Looking to the ways a campus writing center can combat institutional oppression and become a more welcoming space for Black, Indigenous and people of color, Ahuja developed and implemented a new anti-racist pedagogy, revamping the writing center’s hiring process to include a commitment to building a more diverse staff and developing leadership and mentorship opportunities for BIPOC students. Virgil Clark, who joined the writing center and ADC in 2021 and helped to develop workshops on diversifying resources, said “We create inclusive writing spaces that celebrate the individuality of each scholar who comes to us. Here we celebrate diversity not simply for diversity’s sake, but because we believe that creating diverse writing spaces expands our understanding of reality and makes us more compassionate, empathetic scholars.”

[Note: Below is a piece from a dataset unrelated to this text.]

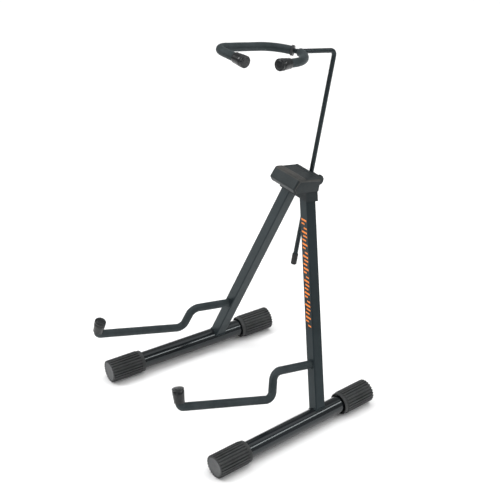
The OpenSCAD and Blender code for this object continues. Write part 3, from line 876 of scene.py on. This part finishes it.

Ahuja and the ADC are building collaborative rather than hierarchical tutor-student relationships, combatting discrimination against international students by recasting multilingualism as a strength rather than a deficit and supporting BIPOC students in ways that transcend the graduate experience by building confidence and writing skills. “I try to make sure everything is as tangible as possible–not just talking about these things but actually showing people how to do it. Allowing students to build these anti-racist toolkits and allowing students to be empowered to write in their own voice and draw from scholars that are maybe not shown in the classroom–this is what our workshops are all about.”